P.e Telmo e eu subimos e descemos, muitas vezes juntos, aquela escadaria da nossa capela. Sempre lavadinha, a espelhar a beleza e variada gama de granito arrancado das pedreiras da nossa mata de fora. Seus degraus falam-nos do saber e bom gosto de P.e Baptista. E P.e Telmo gosta mesmo de desancar sobre as injustiças contra esta alma mater do levantar do chão este Calvário - último sonho de Pai Américo. E, puxa histórias que nos falam do Inefável que por aqui se espelha.
Não sou, mas gostava de ser entendido em mineralogia. A subir/descer cada degrau, já quase como quem 'pede licença a uma perna para arrastar a outra', lá nos vamos entretendo um ao outro - a ver se ainda conseguimos chegar lá cima. Já os contei. São catorze!repete-me P.e Telmo. E eu, fazendo conversa, meto muitas vezes o poema Impressão Digital de A. Gedeão - «... Nas ruas e nas estradas // onde passa tanta gente // uns vêem pedras pisadas // outros gnomos e fadas // num halo resplandecente». Uma vez que outra, recito-lhe o poema todo. - Diga-me lá aqueles versos de ... Eu já não tenho cabeça para ... Delicio-me em olhar as pedras, ver P.e Telmo a mastigar as palavras do poema. Uma delícia literária e um tratado de psicologia... - «De tudo o mesmo se diz // onde uns vêem luto e dores // outros descobrem corres // do mais formoso matiz.»
Este é o segredo da nossa Fé - poder ver, nas coisas visíveis, o Invisível de Deus que nos chama à trans(as)cendência...
2. À descoberta de "xenólitos"... Hoje, aquelas 'pedras pisadas', de A. Gedeão, viraram conversa do dia... - Olhe aqui, P.e Telmo. Está a ver esta mancha escura a escorrer ferrugem?!... Lembra-se do nosso Alex, que sempre vinha com o Pacheco e Luís Amaral? Ele é que, perito em minas, como Chefe, no Escutismo, gostava de repetir aos seus exploradores: «Ah, se nós soubéssemos ouvir o sermão das pedras!» Prossigo: - Lá para os entendidos, esta mancha provém de que há aqui um xenólito ferroso que, em contacto com o ar e a humidade, vai dando esta mancha que estamos a ver...

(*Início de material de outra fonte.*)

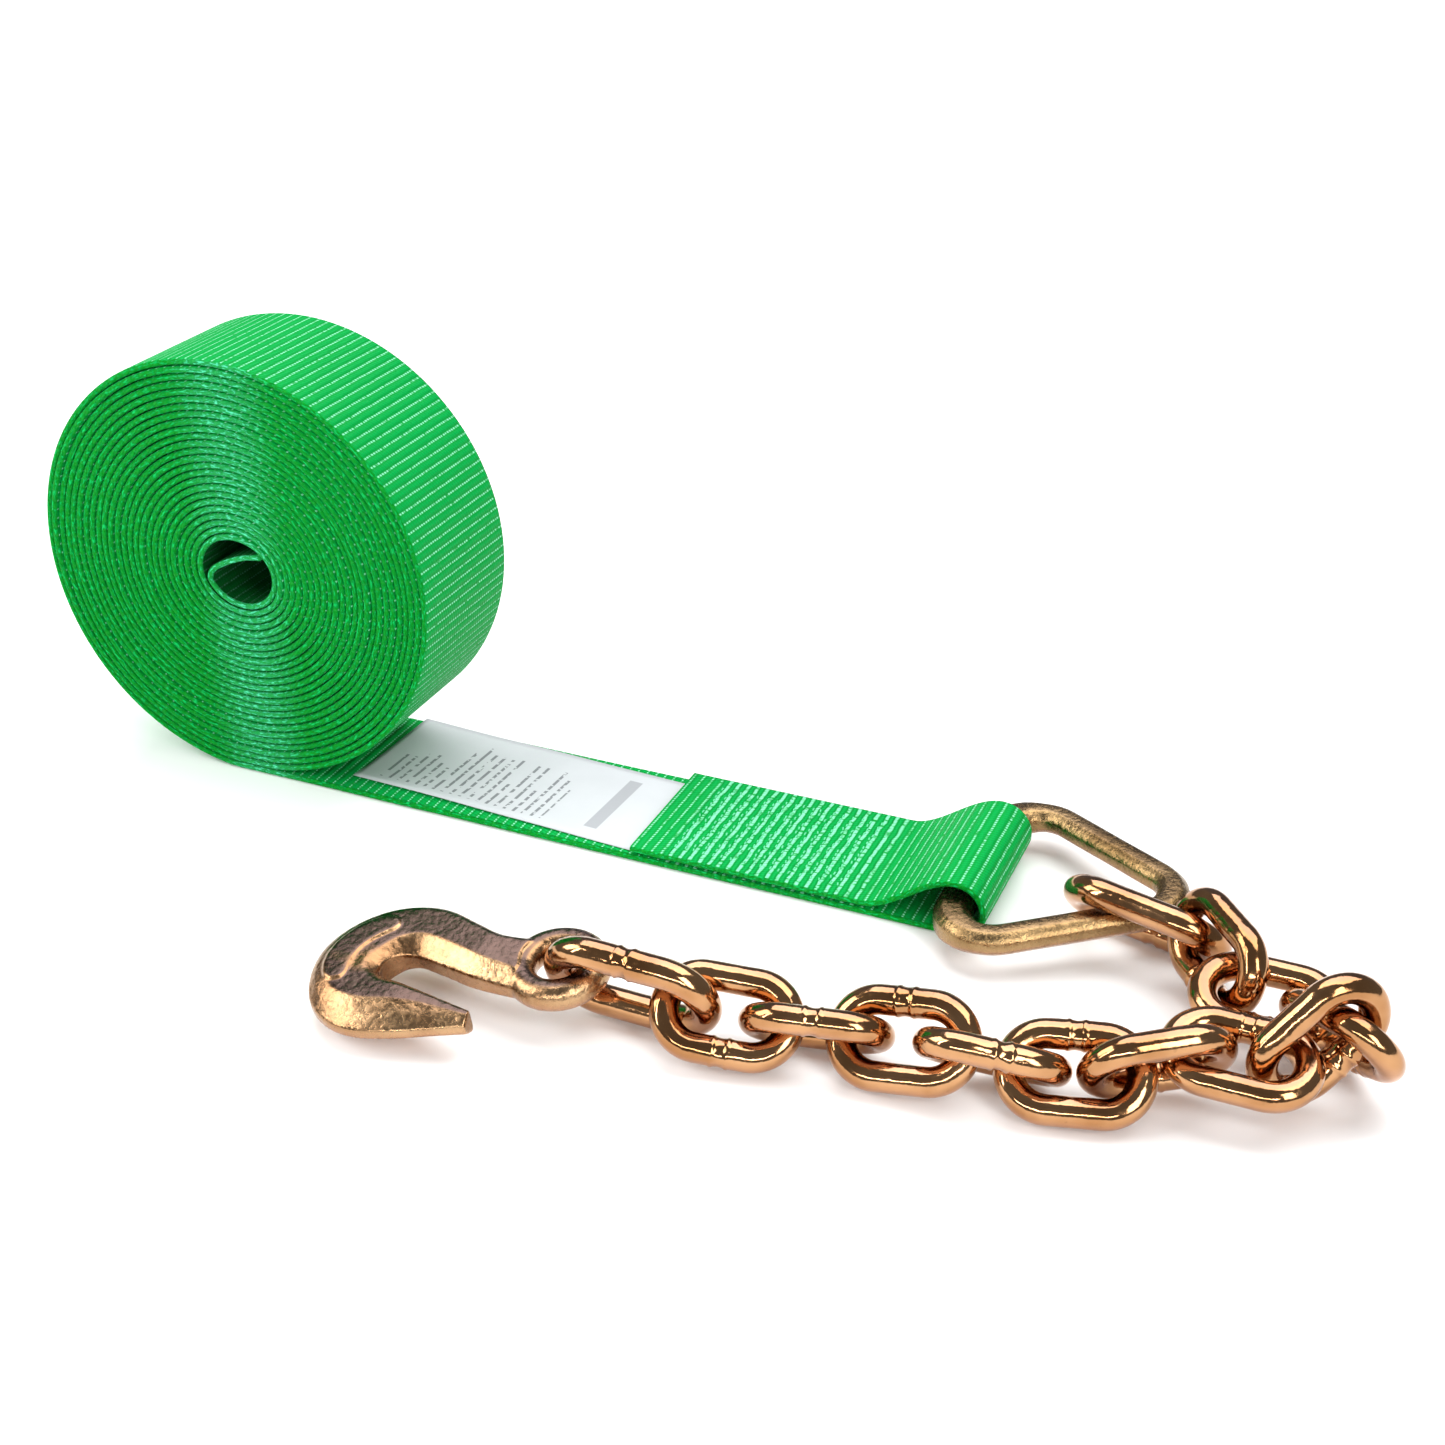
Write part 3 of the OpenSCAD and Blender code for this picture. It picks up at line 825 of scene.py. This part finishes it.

- P.e Telmo, sabe o que é um xenólito?!...
- Eu não. Eu sou um pobrezinho. Estou velho, já não sei nada. Nem estudei dessas coisas.
Porque o sei alérgico a toda e qualquer xeno+fobia, pego na palavra xeno (estrangeiro). E, à medida que subimos, vamos descobrindo os fragmentos de pequenas 'pedras estranhas' (xenólitos), encaixadas no granito que embeleza a escadaria. É fácil descobri-los: a cor, a forma, o tamanho, ...Tento explicar como é que, milhões de anos atrás, a coisa se foi formando - tudo era massa / magma amolecido... Aquelas pequenas 'pedrinhas mais duras' andavam ali perdidas a boiar e, entretanto, durante o desenvolvimento e endurecimento do magma... Falamos das 'dobras na pedra' do Geoparque de Arouca, de e de... Tanta coisa para ver! Preciso é educar os olhos...
Paro-me a contemplar. Cada xenólito tem sua cor, forma, tipo de rocha. Ouço o grito de cada um. São sinais, sacramentos, flahs's de luz... Todos à uma estão ali a dizer-nos que, no meio desta barafunda dos novos conceitos sobre Acção Social, não podemos deixar morrer esta «palavra tirada do Evangelho». Porque ele é de ontem, de hoje e de sempre...
3. De António Gedeão até Camões... Porque palavra puxa palavra, também poema puxa poema... Naquele dia, já depois da missa, agarrado à bengala, de um lado, e ao meu braço, do outro, começamos a descer. - Como é aquilo do outro que 'é melhor de descer que de subir', lembra-se? Acho que é do Camões!... Prometi imprimir o poema da «aventura graciosa de Fernão Veloso em terra», est 30-36, do canto V, d'Os Lusíadas.
Recordamos o nosso épico: «Disse então a Veloso um companheiro // Começando todos a sorrir: // - «Oulá, Veloso amigo! Aquele outeiro // É milhor de decer que de subir!» // «Mas, quando eu pera cá vi tantos vir // Daqueles cães, depressa um pouco vim, // Por me lembrar que estáveis cá sem mim.»
Para vergonha do meu passado, também eu já gostei e me treinei no uso da ironia - essa triste 'arte de morder sorrindo'... Hoje, recordo o sabor amargo desse tempo. Encanta-me é este saber dar a volta ao texto - como faz aqui o Veloso amigo... Recuo até Singeverga. Mons. Pereira dos Reis era o meu ídolo. Tinha deixado a glória do mundo para se esconder como um simples oblato de um mosteiro beneditino... Olhava-o como ícone da santidade, do saber e do bom humor. Para ele, esta passagem d'Os Lusíadas valia toda a epopeia... E com que encanto ele recitava para mim aquelas 6 estâncias do canto V. Com ele aprendi a gostar dos idosos. Com a morte dele conheci o chorar sem querer...
Que bem me sabe saborear, hoje com P.e Telmo, o bom humor deste episódio!